I've suffered from very similar case on the schizophrenia spectrum. (Whether it's schizoaffective discord or something else, I can't comment)

HOWEVER, I've actually taken steps to get help and improve. I consider myself fully recovered. I can confirm that this may actually something that can happen- you'll have to appreciate that the schizophrenia spectrum is wide and wild, it has many different ailments and faucets.

It's a little hard to explain- and no doubt scary to some- but from my perspective it was a voice in my head at first (many for me, but perhaps one for OP), and this voice doesn't just go away (until you get help)- it's 'pseudo-sentient' with its own opinions (it thinks its sentient but that's technically impossible).

On its own, it's just a voice, that for me is where the illness starts and stops. However, OP has accepted the voice and started using their imagination to conjure up an image in real life- that's less of a hallucination and... something else entirely really.

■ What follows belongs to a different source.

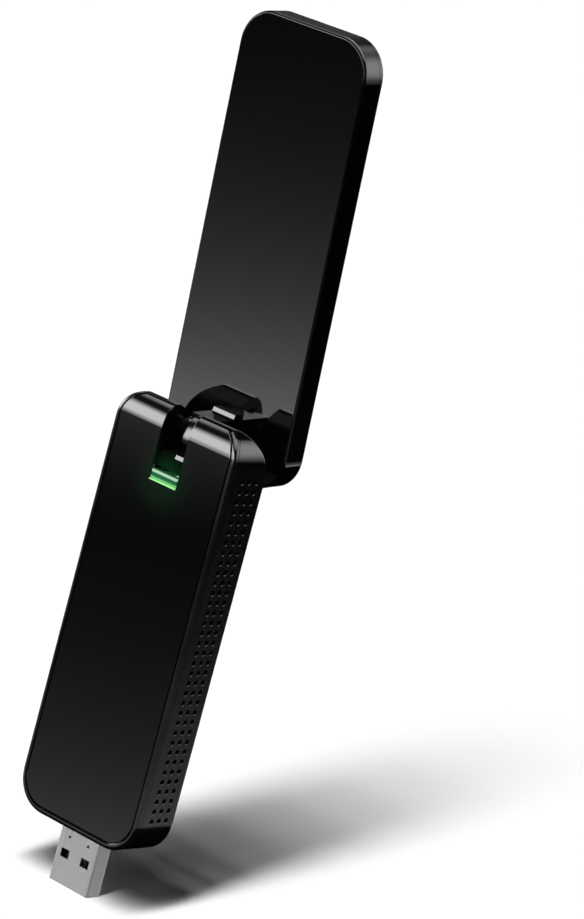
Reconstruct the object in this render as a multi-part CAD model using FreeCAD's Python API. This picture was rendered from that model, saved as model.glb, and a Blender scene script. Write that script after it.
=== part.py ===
import FreeCAD, Part
import math
import os

os.makedirs("parts", exist_ok=True)
V = FreeCAD.Vector

# USB wireless adapter with a fold-over antenna. All sizes are in millimetres.
# The origin is the centre of the plug where it leaves the housing.
# +X points right seen from the front, -Y is the front, +Z points from the plug to the antenna.

# Housing
HOUSING_WIDTH = 36.1
HOUSING_FRONT_Y = -6.1
HOUSING_BACK_Y = 6.05
ROLL_START_Z = 92.4
EASE_R = 7.8
EASE_ANGLE = 30.0
FRONT_ROLL_R = 3.0
BACK_ROLL_R = 12.0
BOTTOM_CORNER_R = 8.0
TOP_CORNER_R = 6.8
OUTLINE_OVER = 0.3
EDGE_ROUND = 0.8
WALL = 1.6
SHELL_DEPTH = 2.4

# Front panel, bezel and their gaps
SKIN_DEPTH = 1.2
BEZEL_WIDTH = 1.1
PANEL_GAP = 0.4
SKIN_SEAM = 0.15
PANEL_END_ANGLE = 27.0
BEZEL_END_ANGLE = 40.0
LEDGE_WIDTH = 2.2
LEDGE_TOP_Z = 88.0
PANEL_ROUND = 0.2
COVER_ROUND = 0.25

# Side vents
VENT_R = 0.54
VENT_SINK = 0.11
VENT_COLUMNS_Y = (-1.77, 0.60, 2.97)
VENT_ROWS = 35
VENT_FIRST_Z = 9.1
VENT_PITCH_Z = 2.305

# Back cover and its screws
COVER_THICKNESS = 1.4
COVER_INSET = 1.9
COVER_TOP_Z = 82.4
COVER_CORNER_R = 6.0
COVER_GAP = 0.15
COVER_SCREW_X = 13.0
COVER_SCREW_Z = (12.0, 76.0)
SCREW_SHANK_R = 0.7
SCREW_HEAD_R = 1.4
BOSS_R = 1.9

# Notch, light bar and hinge
NOTCH_HALF = 4.0
NOTCH_BOTTOM_Z = 81.1
SLOT_FLOOR_Z = 87.6
SLOT_BACK_FLOOR_Z = 88.8
SLOT_BACK_Y = 5.2
RECESS_DEPTH = 1.3
STEP_ROUND = 0.9
LIP_X = (0.65, 3.85)
LIP_Z = (86.9, 87.8)
LIP_SLOPE = 0.22
LIP_DEPTH = 1.7
LIGHT_BAR_ROUND = 0.35
LIGHT_BAR_HALF = 3.65
LIGHT_BAR_Z = (81.2, 83.35)
HINGE_Y = 1.9
HINGE_Z = 92.7
PIN_R = 1.0
PIN_HALF = 6.0
PIN_CLEARANCE = 0.05
SADDLE_HALF = 6.2
SADDLE_BOTTOM_Z = 84.0
ARM_HALF = 3.6
ARM_FRONT = -4.2
ARM_BELOW = -3.2
ARM_EASE_START = -2.1
ARM_EASE_R = 7.5
ARM_EASE_ANGLE = 35.0
ARM_ROLL_R = 3.2
DRUM_SIDE = -1.0
DRUM_CORE_R = 2.6
RIB_START = 6.9
RIB_TOP = 4.55
RIB_TILT = 0.36
RIB_END = 2.9
WASHER_R = 2.2
WASHER_THICKNESS = 0.3

# Antenna, drawn straight up and then leant forward to its rest angle
REST_LEAN = 5.0
FACE_REACH = 8.4
ANTENNA_WIDTH = 36.6
ANTENNA_THICKNESS = 6.2
ANTENNA_TAIL = 9.6
ANTENNA_TIP = 91.7
ANTENNA_CORNER_R = 8.3
ANTENNA_EDGE_ROUND = 0.6
ANTENNA_WALL = 1.3
SEAM_DEPTH = 4.7
SEAM_GAP = 0.12
FOOT_HALF = 4.2
FOOT_TOP = 6.1
FOOT_BOTTOM = -4.6
FOOT_DEPTH = 2.2

# USB plug
PLUG_WIDTH = 12.0
PLUG_HEIGHT = 4.5
PLUG_LENGTH = 13.9
PLUG_ROOT = 6.0
PLUG_WALL = 0.3
PLUG_CORNER_R = 0.6
WINDOW_WIDTH = 2.5
WINDOW_HEIGHT = 2.0
WINDOW_SPACING = 6.2
WINDOW_Z = -6.9
DIMPLE_R = 0.35
DIMPLE_SPACING = 5.8
DIMPLE_Z = -2.95
TONGUE_THICKNESS = 1.8
CONTACT_PITCH = 2.4

# Circuit board
BOARD_HALF = 14.6
BOARD_BOTTOM_Z = 9.2
BOARD_TOP_Z = 81.0
BOARD_BACK_Y = 0.9
BOARD_THICKNESS = 1.0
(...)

Essentially I don't think the hallucinations or feelings are a result of the illness, they're self-created hallucinations through imagination, wrought to being because of a love for a 'sentient' being in their head which IS the result of an illness- i.e. medicine won't stop the delusions.

That being said, OP may be a weeb that wants attention too- my illness was genuine and I got help. I find it strange that OP hasn't bothered.